Organizations often devote considerable attention to experimentation while underinvesting in governance and risk management.

An anti-fragile strategy strengthens both offensive and defensive capabilities simultaneously.

Innovation and resilience should grow together.


6. Continuously revisit strategic assumptions

Traditional strategy often treats assumptions as fixed.

Anti-fragile strategy treats assumptions as temporary hypotheses.

Leadership teams should regularly revisit questions such as:

  • Which assumptions have changed?
  • What new evidence has emerged?
  • What technologies have become commercially viable?
  • Which planned investments should be accelerated, delayed, or abandoned?

This creates a culture where adaptation becomes a competitive capability rather than an admission that earlier planning was wrong.


📌 Key Takeaways

  • AI is evolving faster than traditional strategic planning cycles.
  • Long-term forecasts are becoming less reliable as technological change accelerates.
  • Anti-fragile strategies are designed to improve through uncertainty rather than merely survive it.
  • Continuous monitoring, disciplined experimentation, high-quality data, strategic optionality, and strong governance help organizations adapt more effectively.
  • Competitive advantage will increasingly depend not on predicting AI’s future perfectly, but on responding to change faster than competitors.

🌿 Reflection

Many executives still view strategy as making the correct prediction.

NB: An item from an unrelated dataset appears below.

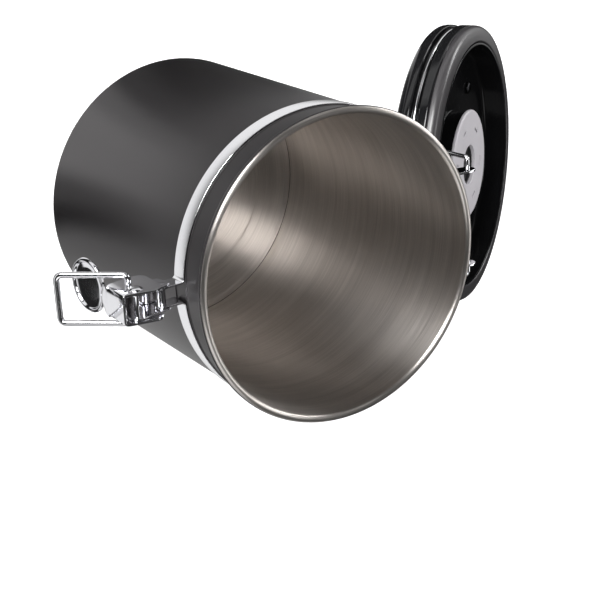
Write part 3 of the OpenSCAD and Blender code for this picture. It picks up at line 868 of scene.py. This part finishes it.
def lid_hoop():
    """Wire in the lid's groove, down to the hinge and in through the bracket's ears."""
    ring_r = GROOVE_R + WIRE_SEAT_R
    start = math.acos(HINGE_WIRE_X / ring_r)
    elbow_y = math.sqrt(LID_R ** 2 - HINGE_WIRE_X ** 2) + WIRE_SEAT_R + 0.4
    pivot = OPEN.inverted() @ Vector((0, HINGE.y, HINGE.z))
    stub = HINGE_WIRE_X - HINGE_EAR_IN - 2.0
    points = [
        Vector((stub, pivot.y, pivot.z)), Vector((HINGE_WIRE_X, pivot.y, pivot.z)),
        Vector((HINGE_WIRE_X, elbow_y, WIRE_H)), Vector((HINGE_WIRE_X, ring_r * math.sin(start), WIRE_H)),
    ]
    path = bent_path(points, 1.6, 6)
    turns = 160
    sweep = math.pi + 2 * start
    ring = []
    for k in range(1, turns):
        a = start - sweep * k / turns
        ring.append(Vector((ring_r * math.cos(a), ring_r * math.sin(a), WIRE_H)))
    other = [Vector((-p.x, p.y, p.z)) for p in reversed(path)]
    bm = tube(path + ring + other, WIRE_R, 20)
    lid_piece("lid_hoop", bm, WIRE, "chrome_wire", ["lid_wire"], weighted=False)


def catch_hook():
    """Strip hook at the front of the lid, bent up at its lip."""
    lip_s = LID_R + 5.5
    thick = 0.75
    low = GROOVE[0] + 0.01
    root, tip = GROOVE_R + 1.2, low + 3.15
    outline = rounded([(root, low, 0), (lip_s, low, 1.2), (lip_s, tip, 0.3), (lip_s - thick, tip, 0.3),
                       (lip_s - thick, low + thick, 0.7), (root, low + thick, 0)], 5)
    bm = plate(outline, -7, 7, side_space)
    lid_piece("catch_hook", bm, BRIGHT, "chrome_latch", ["lid_catch"], bevel_mm=0.15)


def ring_places(count, radius, first=0.0):
    out = []
    for k in range(count):
        a = first + 2 * math.pi * k / count
        out.append((a, Vector((radius * math.cos(a), radius * math.sin(a), 0))))
    return out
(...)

In the AI era, strategy increasingly becomes the ability to make better adjustments.

The companies most likely to succeed will not necessarily be those that forecast the future most accurately. They will be those that build organizations capable of learning, adapting, and improving every time the future surprises them.

That is the essence of anti-fragility.


⚔️ Dojo Mission

Review your current AI strategy and identify one assumption that may no longer be valid.

Then ask a simple question:

If that assumption proves wrong next year, would our organization become weaker—or would it already be positioned to adapt and emerge even stronger?